A run of records:
* * * * * * * * *

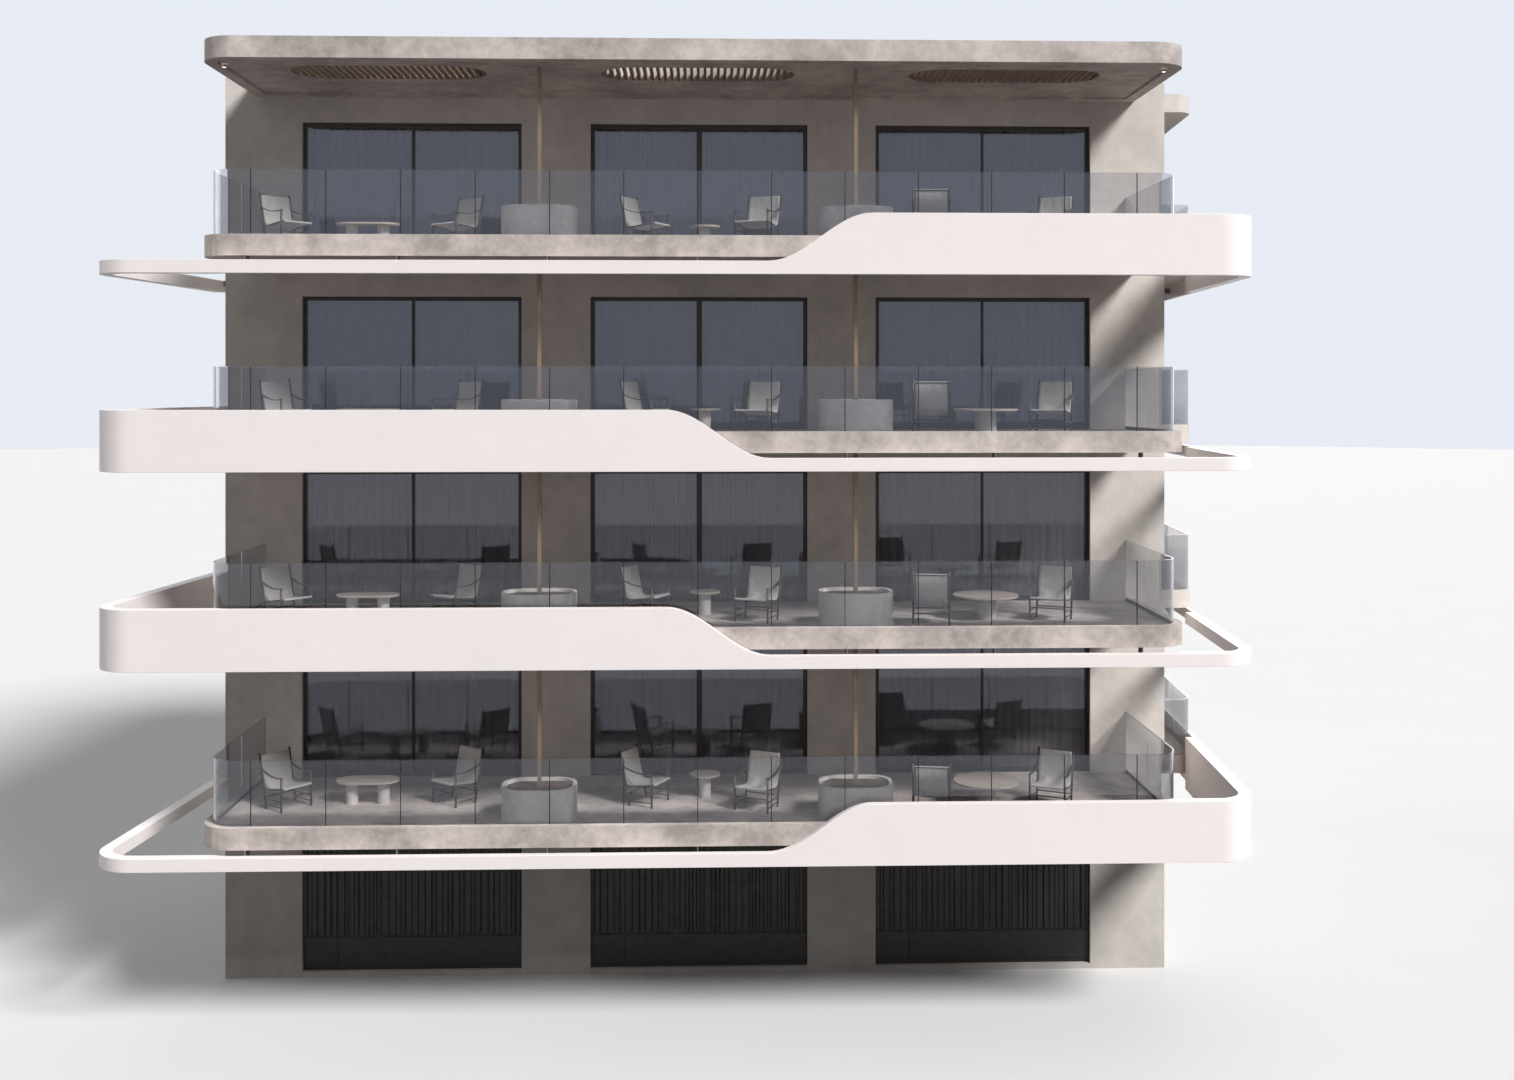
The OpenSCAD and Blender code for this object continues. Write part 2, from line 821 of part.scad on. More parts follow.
// One sling runs over the seat and up the back
module chair_slings() {
    fold_z = seat_h - seat_fall * chair_d;
    color("gainsboro") on_plot()
        at_chairs()
            across(bar_t, chair_w - 2 * bar_t)
                polygon([[-chair_d / 2, seat_h], [-chair_d / 2, seat_h - sling_t],
                         [back_y(fold_z), fold_z - sling_t], [back_y(chair_h), chair_h],
                         [back_y(chair_h) - sling_t, chair_h], [back_y(fold_z) - sling_t, fold_z]]);
}

// Round outline stretched sideways between two ends
module oblong(width, depth) {
    reach = (width - depth) / 2;
    translate([-reach, -depth / 2]) square([2 * reach, depth]);
    for (side = [-1, 1])
        translate([side * reach, 0]) circle(depth / 2, $fn = 64);
}

module at_storeys_from(z) {
    for (n = [1 : storeys])
        translate([0, 0, floor_z(n) + z]) children();
}

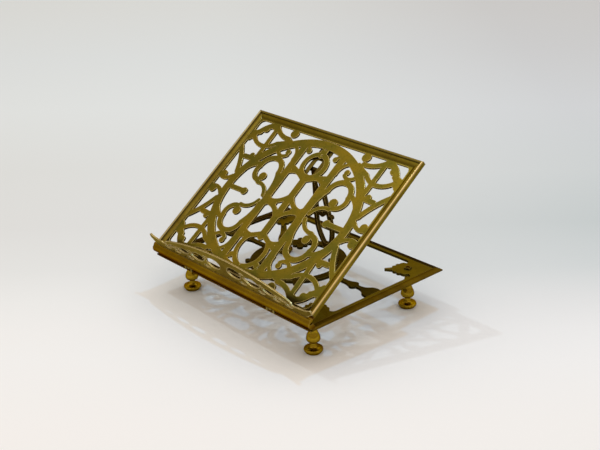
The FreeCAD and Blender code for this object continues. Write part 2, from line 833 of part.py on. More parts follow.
def gallery_outline():
    """Low arch over a straight foot, with a leaf that turns up at each end."""
    tip, high, notch = gallery_tip, gallery_tip_height, gallery_notch_height
    shoulder, top = gallery_shoulder, gallery_shoulder_height
    left = [
        ((tip - 9.0, high * 0.2), (tip - 4.8, high * 0.48)),
        ((tip - 0.6, high * 0.72), (tip, high * 0.96)),
        ((tip - 2.4, high * 1.09), (tip - 6.0, high * 0.97)),
        ((tip - 15.0, notch + 0.9), (tip - 23.5, notch)),
        ((tip - 33.0, (notch + top) / 2 - 1.6), (shoulder, top)),
    ]
    ends = [(tip - 14.0, 0.0)] + [end for middle, end in left]
    steps = [((-m[0], m[1]), (-e[0], e[1])) for m, e in left]
    steps.append(((0.0, gallery_middle_height), (shoulder, top)))
    for i in reversed(range(len(left))):
        steps.append((left[i][0], ends[i]))
    return outline((-ends[0][0], 0.0), *steps)


def gallery_openings():
    """Start and end along the gallery of its openings on one side of the middle."""
    starts = (7.0, 40.0, 77.5, 107.0, 131.0)
    ends = (36.5, 74.5, 104.0, 128.0, 145.0)
    return [(a / 145.0 * (gallery_tip - 27.0), b / 145.0 * (gallery_tip - 27.0))
            for a, b in zip(starts, ends)]


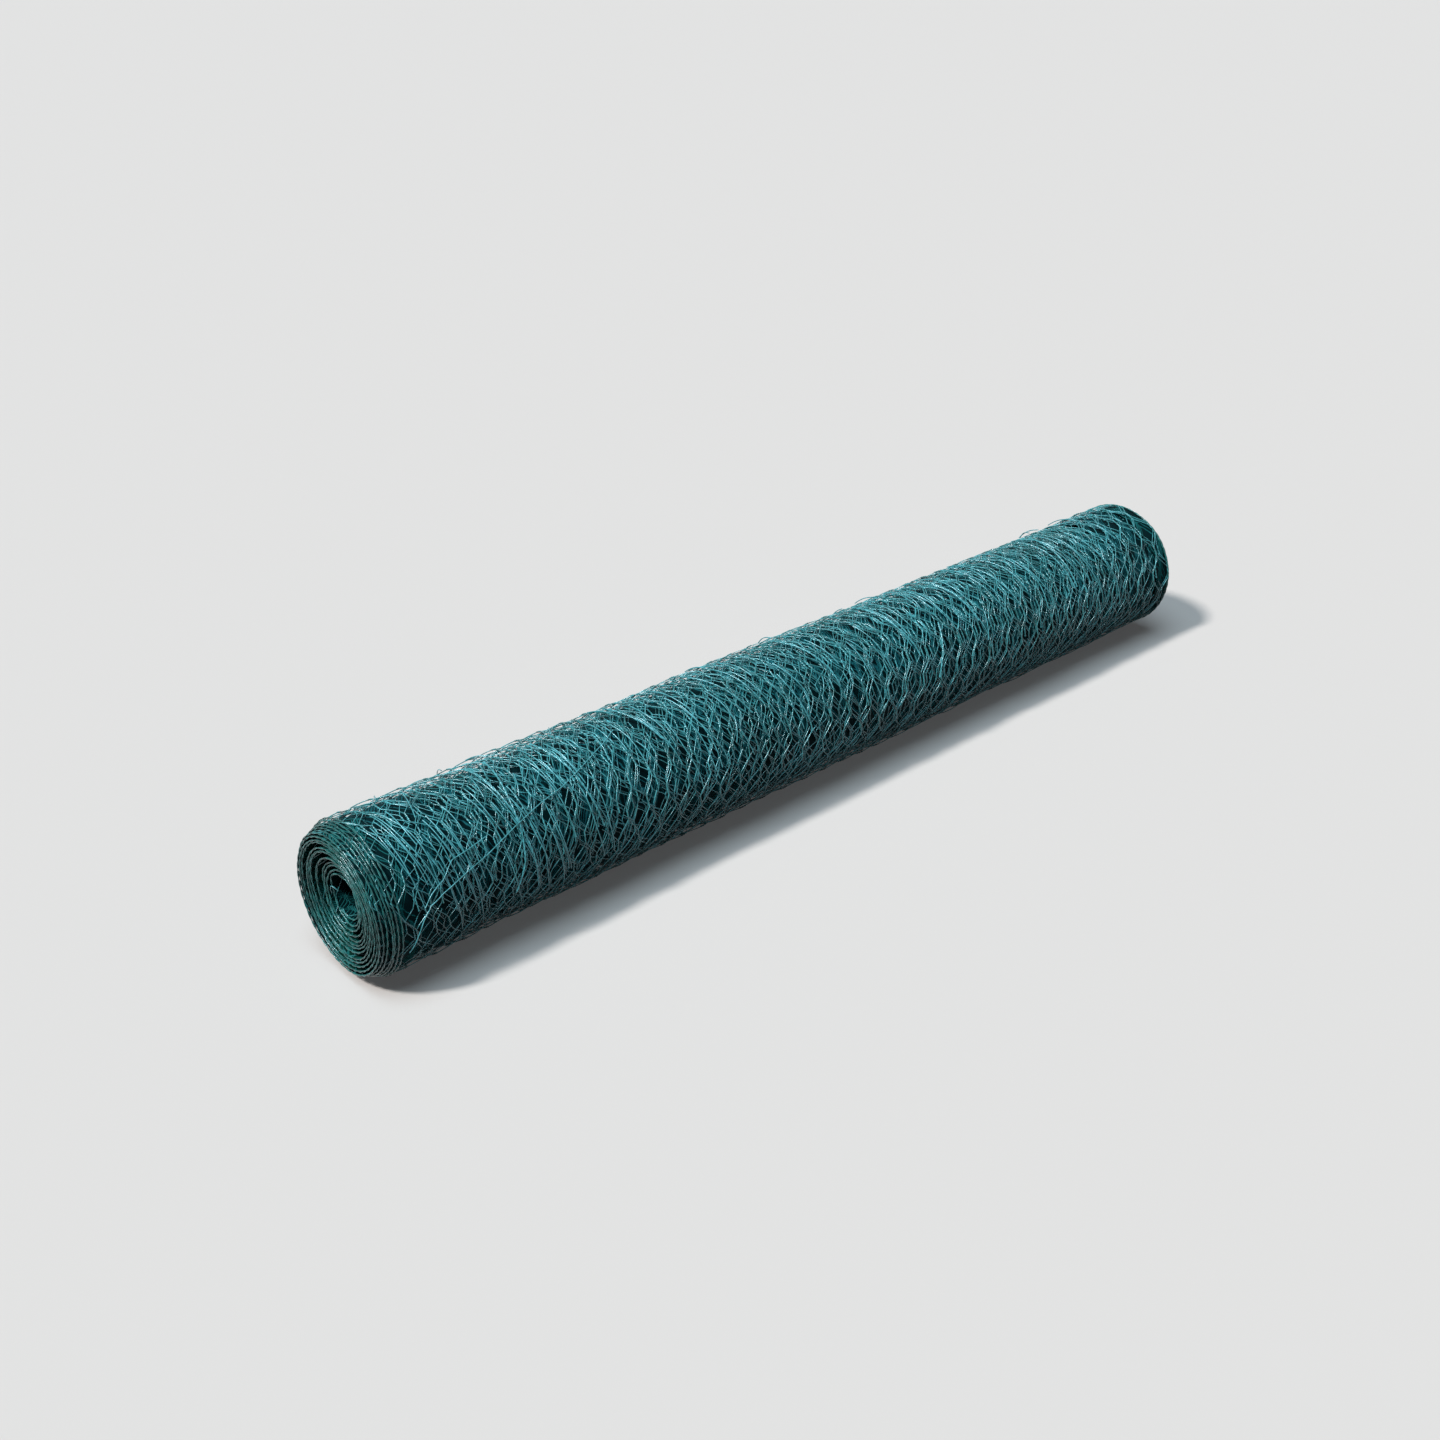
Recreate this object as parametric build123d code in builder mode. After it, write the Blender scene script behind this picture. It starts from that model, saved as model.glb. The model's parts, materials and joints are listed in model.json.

* * * * * * * * *

> Problem: Copy out the whole listing, exactly as written.

> Solved problem:
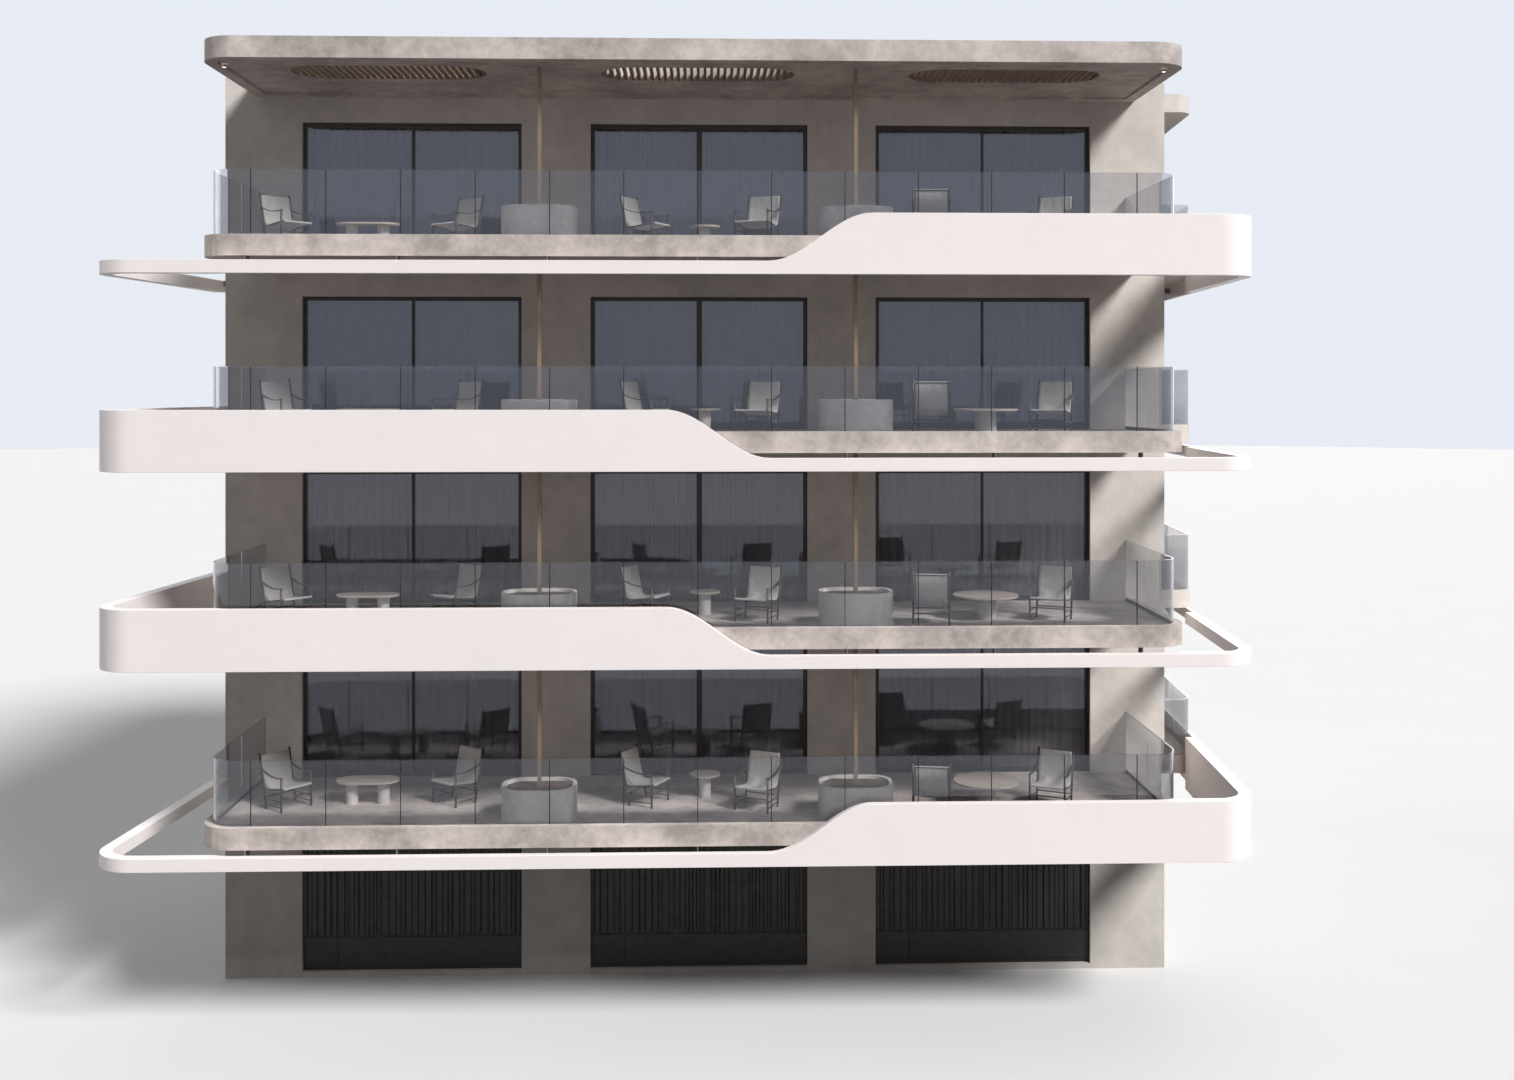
The OpenSCAD and Blender code for this object continues. Write part 2, from line 821 of part.scad on. More parts follow.
// One sling runs over the seat and up the back
module chair_slings() {
    fold_z = seat_h - seat_fall * chair_d;
    color("gainsboro") on_plot()
        at_chairs()
            across(bar_t, chair_w - 2 * bar_t)
                polygon([[-chair_d / 2, seat_h], [-chair_d / 2, seat_h - sling_t],
                         [back_y(fold_z), fold_z - sling_t], [back_y(chair_h), chair_h],
                         [back_y(chair_h) - sling_t, chair_h], [back_y(fold_z) - sling_t, fold_z]]);
}

// Round outline stretched sideways between two ends
module oblong(width, depth) {
    reach = (width - depth) / 2;
    translate([-reach, -depth / 2]) square([2 * reach, depth]);
    for (side = [-1, 1])
        translate([side * reach, 0]) circle(depth / 2, $fn = 64);
}

module at_storeys_from(z) {
    for (n = [1 : storeys])
        translate([0, 0, floor_z(n) + z]) children();
}

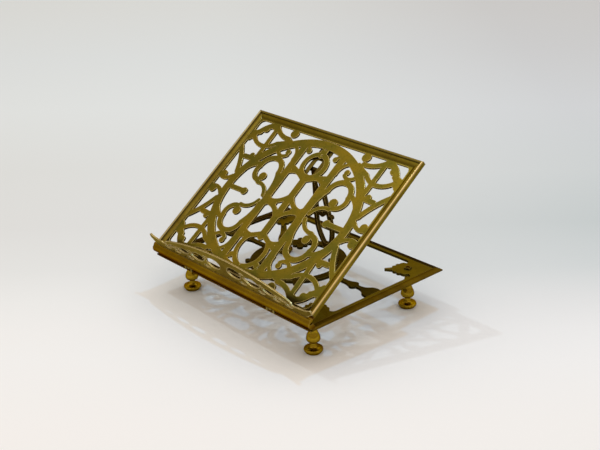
The FreeCAD and Blender code for this object continues. Write part 2, from line 833 of part.py on. More parts follow.
def gallery_outline():
    """Low arch over a straight foot, with a leaf that turns up at each end."""
    tip, high, notch = gallery_tip, gallery_tip_height, gallery_notch_height
    shoulder, top = gallery_shoulder, gallery_shoulder_height
    left = [
        ((tip - 9.0, high * 0.2), (tip - 4.8, high * 0.48)),
        ((tip - 0.6, high * 0.72), (tip, high * 0.96)),
        ((tip - 2.4, high * 1.09), (tip - 6.0, high * 0.97)),
        ((tip - 15.0, notch + 0.9), (tip - 23.5, notch)),
        ((tip - 33.0, (notch + top) / 2 - 1.6), (shoulder, top)),
    ]
    ends = [(tip - 14.0, 0.0)] + [end for middle, end in left]
    steps = [((-m[0], m[1]), (-e[0], e[1])) for m, e in left]
    steps.append(((0.0, gallery_middle_height), (shoulder, top)))
    for i in reversed(range(len(left))):
        steps.append((left[i][0], ends[i]))
    return outline((-ends[0][0], 0.0), *steps)


def gallery_openings():
    """Start and end along the gallery of its openings on one side of the middle."""
    starts = (7.0, 40.0, 77.5, 107.0, 131.0)
    ends = (36.5, 74.5, 104.0, 128.0, 145.0)
    return [(a / 145.0 * (gallery_tip - 27.0), b / 145.0 * (gallery_tip - 27.0))
            for a, b in zip(starts, ends)]


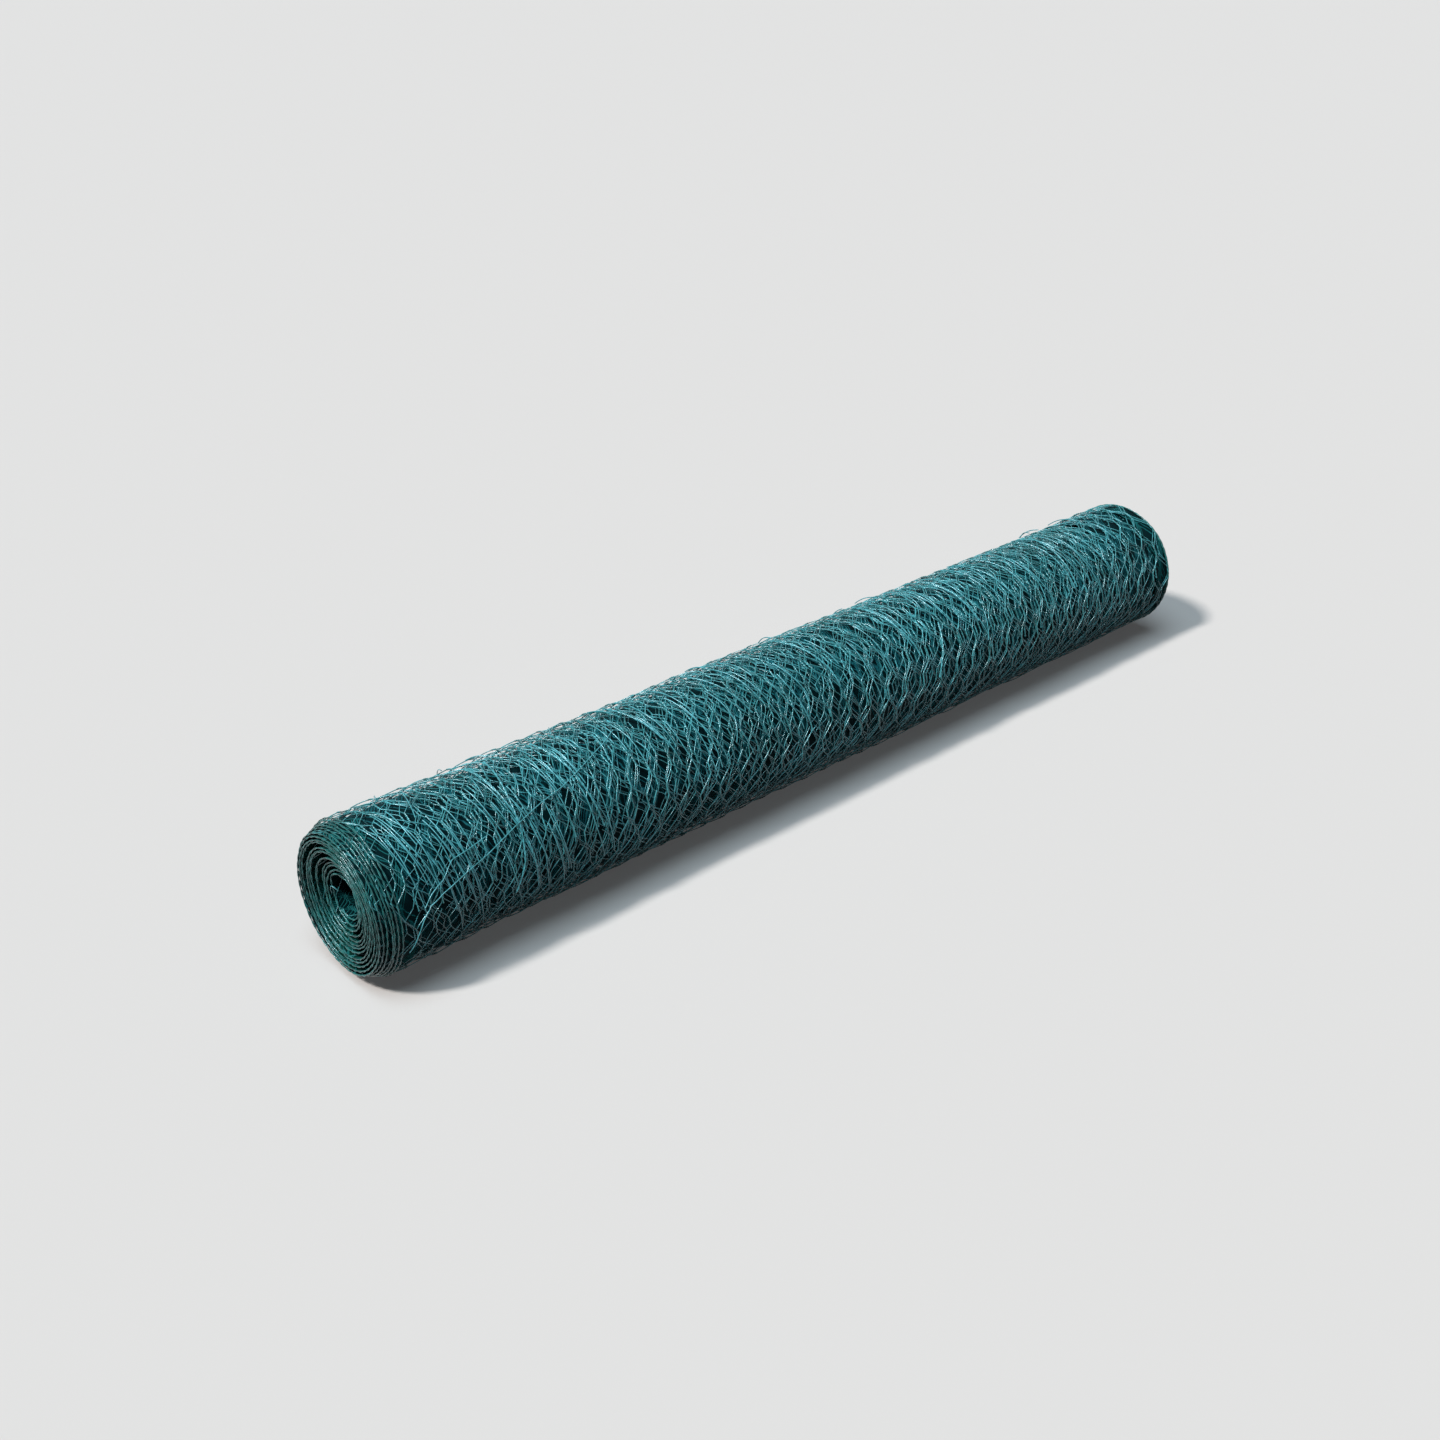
Recreate this object as parametric build123d code in builder mode. After it, write the Blender scene script behind this picture. It starts from that model, saved as model.glb. The model's parts, materials and joints are listed in model.json.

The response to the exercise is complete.